**To do:** Extract the complete listing and repeat it word for word.

**Data block:**
Start
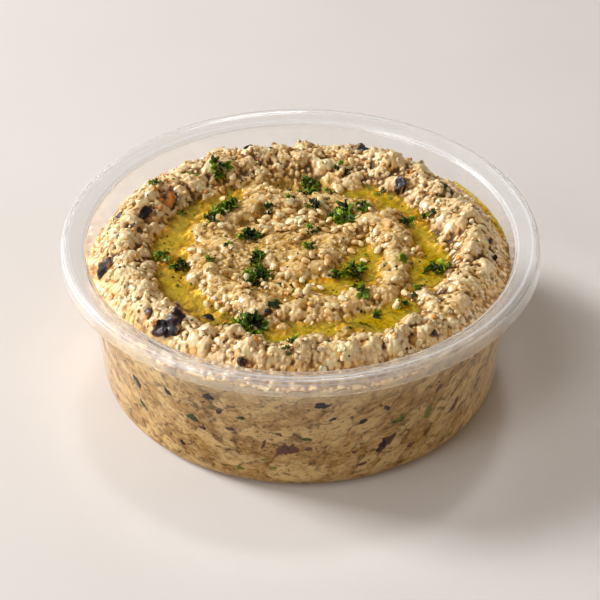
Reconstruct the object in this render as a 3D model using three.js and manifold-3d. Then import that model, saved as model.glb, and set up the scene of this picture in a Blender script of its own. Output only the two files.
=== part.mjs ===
// Baba ganoush heaped in a round clear plastic tub, with pools of oil and flakes of aubergine skin.
// Millimetres, +Z up. The origin is the centre of the tub's base, on the surface that it stands on.

import * as THREE from 'three';
import { mergeVertices } from 'three/addons/utils/BufferGeometryUtils.js';
import Module from 'manifold-3d';

const wasm = await Module();
wasm.setup();

// Driving dimensions of the tub.
const HEIGHT = 47;
const SKIRT_R = 70.3;
const SKIRT_DEPTH = 4.6;
const MOUTH_R = 62.9;
const BASE_R = 60.6;
const CORNER_R = 3.8;
const PLASTIC = 0.7;
const FOOT_INNER_R = 48;
const FOOT_RECESS = 0.8;
const SEGMENTS = 64;

// Driving dimensions of the dip: radius and height of each ring of its swirl, from the middle outwards.
const SWIRL = [
  [0, 44.6],
  [10, 43.8],
  [17, 40.8],
  [21, 40.8],
  [27, 44.2],
  [31, 43.2],
  [36, 39.4],
  [41, 39.4],
  [46.5, 44.4],
  [51.5, 46],
  [57, 42.4],
  [62.5, 35],
];
const SWIRL_SHIFT = 6;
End
**Complete response:**
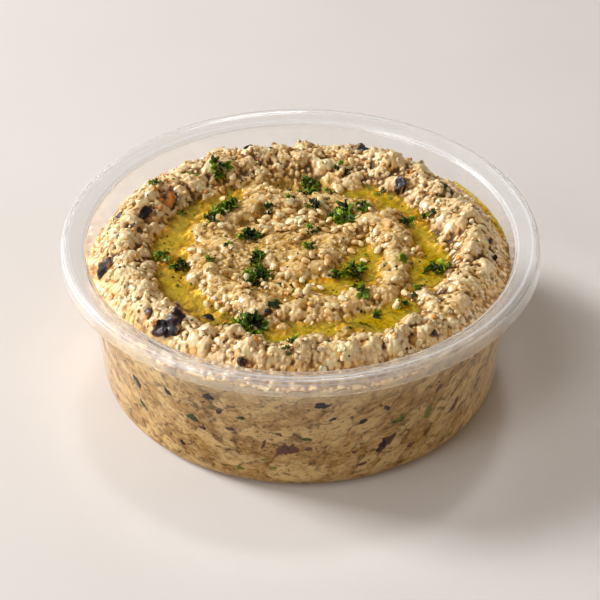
Reconstruct the object in this render as a 3D model using three.js and manifold-3d. Then import that model, saved as model.glb, and set up the scene of this picture in a Blender script of its own. Output only the two files.
=== part.mjs ===
// Baba ganoush heaped in a round clear plastic tub, with pools of oil and flakes of aubergine skin.
// Millimetres, +Z up. The origin is the centre of the tub's base, on the surface that it stands on.

import * as THREE from 'three';
import { mergeVertices } from 'three/addons/utils/BufferGeometryUtils.js';
import Module from 'manifold-3d';

const wasm = await Module();
wasm.setup();

// Driving dimensions of the tub.
const HEIGHT = 47;
const SKIRT_R = 70.3;
const SKIRT_DEPTH = 4.6;
const MOUTH_R = 62.9;
const BASE_R = 60.6;
const CORNER_R = 3.8;
const PLASTIC = 0.7;
const FOOT_INNER_R = 48;
const FOOT_RECESS = 0.8;
const SEGMENTS = 64;

// Driving dimensions of the dip: radius and height of each ring of its swirl, from the middle outwards.
const SWIRL = [
  [0, 44.6],
  [10, 43.8],
  [17, 40.8],
  [21, 40.8],
  [27, 44.2],
  [31, 43.2],
  [36, 39.4],
  [41, 39.4],
  [46.5, 44.4],
  [51.5, 46],
  [57, 42.4],
  [62.5, 35],
];
const SWIRL_SHIFT = 6;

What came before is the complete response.